Incretin-based therapies in the management of type 2 diabetes: rationale and reality in a managed care setting.
Am J Manag Care · 2010
Last updated 2026-05-28Traditional diabetes drugs often fail to fully address the disease’s causes, such as high blood sugar and weight gain. Newer incretin-based therapies, including GLP-1 drugs like exenatide and liraglutide, improve insulin function, reduce appetite, and help stabilize or lower weight while managing blood sugar control.

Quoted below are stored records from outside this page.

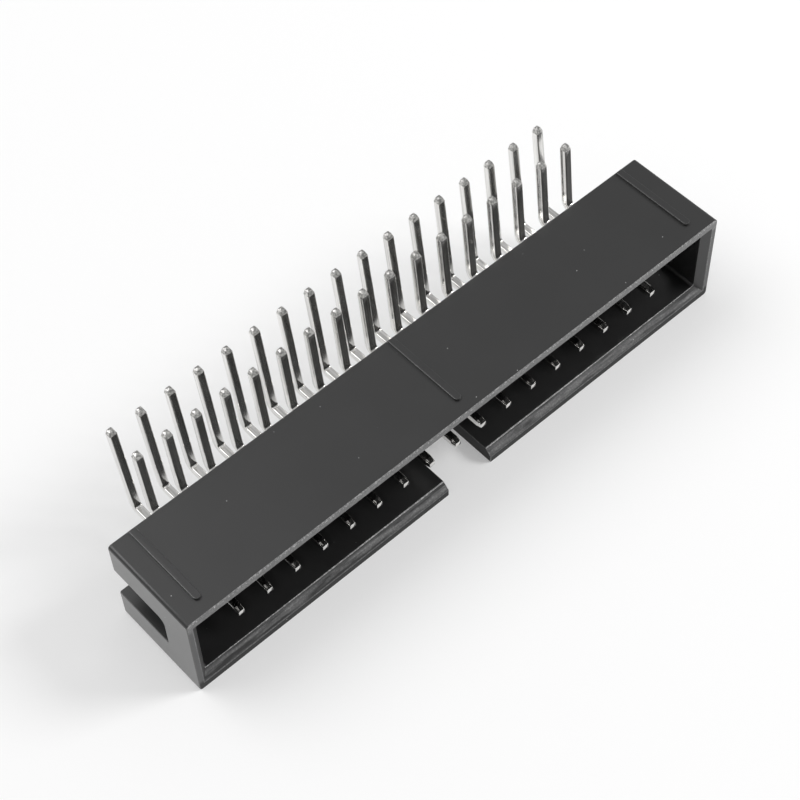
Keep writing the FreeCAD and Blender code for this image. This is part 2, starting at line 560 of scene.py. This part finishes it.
# %% [markdown]
# The stage is a pale floor, large enough to fill every view, under a white sky that is
# darker towards the horizon, as a room is round a light tent. That darker ring is what the
# metal needs to show its shape. One soft lamp at the front right gives the shadow in the key
# slot and the sheen on the sloping lip. It stands high, because a low one makes the black top
# shine white when it is seen from behind. A wider lamp high behind the part keeps the floor
# round it bright. The light is kept at the level at which
# a colour renders as it is written. To the camera and to shiny faces the floor gives some
# light of its own, so that it looks white while it still shows the part's shadow.

# %% Floor, sky and lamps
floor_reach = 1.5


def make_floor(own_light):
    bm = bmesh.new()
    bmesh.ops.create_grid(bm, x_segments=1, y_segments=1, size=floor_reach)
    mesh = bpy.data.meshes.new("floor")
    bm.to_mesh(mesh)
    bm.free()
    finish = Finish(bpy.data.materials.new("pale_floor"))
    matt = finish.node("ShaderNodeBsdfDiffuse", {}, {"Color": (0.93, 0.93, 0.93, 1)})
    glow = finish.node("ShaderNodeEmission", {}, {"Color": (1, 1, 1, 1), "Strength": 1.0})
    camera_ray = finish.node("ShaderNodeLightPath", out="Is Camera Ray")
    glossy_ray = finish.node("ShaderNodeLightPath", out="Is Glossy Ray")
    share = own_light * (camera_ray + glossy_ray)
    mixed = finish.node("ShaderNodeMixShader", {}, {0: share, 1: matt, 2: glow})
    mesh.materials.append(finish.done(mixed))
    floor = bpy.data.objects.new("floor", mesh)
    bpy.context.scene.collection.objects.link(floor)


def make_sky(horizon, overhead):
    finish = Finish(bpy.data.worlds.new("sky"))
    height = finish.part(finish.node("ShaderNodeTexCoord", out="Generated"), "Z")
    sky = finish.ramp(height, (0.0, horizon), (0.45, overhead))
    camera_ray = finish.node("ShaderNodeLightPath", out="Is Camera Ray")
    strength = camera_ray + (1.0 - camera_ray) * sky
    light = finish.node("ShaderNodeBackground", {}, {"Color": (1, 1, 1, 1), "Strength": strength})
    finish.node("ShaderNodeOutputWorld", {}, {"Surface": light})
    bpy.context.scene.world = finish.holder


def make_lamp(name, direction, distance, size, watts):
    lamp_data = bpy.data.lights.new(name, "AREA")
    lamp_data.shape = "DISK"
    lamp_data.size = size
    lamp_data.energy = watts
    lamp = bpy.data.objects.new(name, lamp_data)
    direction = Vector(direction).normalized()
    lamp.location = direction * distance
    lamp.rotation_mode = "QUATERNION"
    lamp.rotation_quaternion = direction.to_track_quat("Z", "Y")
    bpy.context.scene.collection.objects.link(lamp)


make_floor(own_light=0.28)
make_sky(horizon=0.22, overhead=0.5)
make_lamp("front", direction=(0.65, -0.42, 0.65), distance=0.5, size=0.2, watts=1.25)
make_lamp("back", direction=(-0.3, 0.5, 0.8), distance=0.5, size=0.4, watts=0.95)
bpy.context.scene.view_settings.view_transform = "Standard"
print("stage ready")
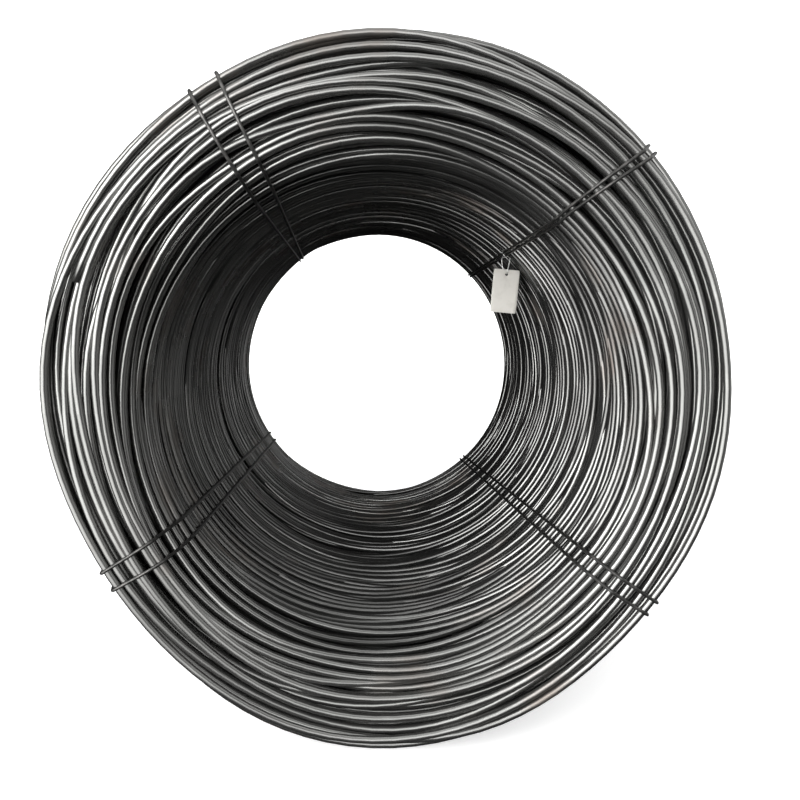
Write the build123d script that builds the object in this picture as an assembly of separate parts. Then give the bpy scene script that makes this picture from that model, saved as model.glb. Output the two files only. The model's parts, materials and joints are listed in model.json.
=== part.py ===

AI summary of the abstract below.
| Journal | Am J Manag Care, 2010 |
|---|---|
| Citations | 38 |
| Relative citation ratio | 1.01 |
| NIH percentile | 51 |
| Molecules | — |
| Conditions studied | Type 2 Diabetes |
Abstract
In addition to the hypoglycemia and weight gain associated with many treatments for type 2 diabetes, alpha-glucosidase inhibitors, thiazolidinediones, metformin, sulfonylureas, and the glinides do not address all of the multiple defects existing in the pathophysiology of the disease. Cumulatively, these oral agents address the influx of glucose from the gastrointestinal tract, impaired insulin activity, and acute beta-cell dysfunction in type 2 diabetes; however, until recently, there were no means to deal with the inappropriate hyperglucagonemia or chronic beta-cell-decline characteristic of the disease. The recently introduced incretin-based therapies serve to address some of the challenges associated with traditionally available oral antidiabetic agents. In addition to improving beta-cell function, stimulating insulin secretion, and inhibiting glucagon secretion, these agents reduce appetite, thereby stabilizing weight and/or promoting weight loss in patients with type 2 diabetes. Of the incretin-based therapies, both the dipeptidyl peptidase-4 (DPP-4) inhibitors and the glucagon-like peptide-1 (GLP-1) receptor agonists stimulate insulin secretion and inhibit glucagon secretion. The subsequent review outlines evidence from selected clinical trials of the currently available GLP-1 receptor agonists, exenatide and liraglutide, and DPP-4 inhibitors, sitagliptin and saxagliptin. Earlier and more frequent use of these incretin-based therapies is recommended in the treatment of type 2 diabetes, based on their overall safety and ability to achieve the glycosylated hemoglobin level goal. As such, both the American Diabetes Association and the American Association of Clinical Endocrinologists/American College of Endocrinology (AACE/ACE) treatment algorithms recommend the use of incretin-based therapy in both treatment-naive and previously treated patients. The AACE/ACE guidelines clearly state that these agents should not be limited to third- or fourth-line therapy.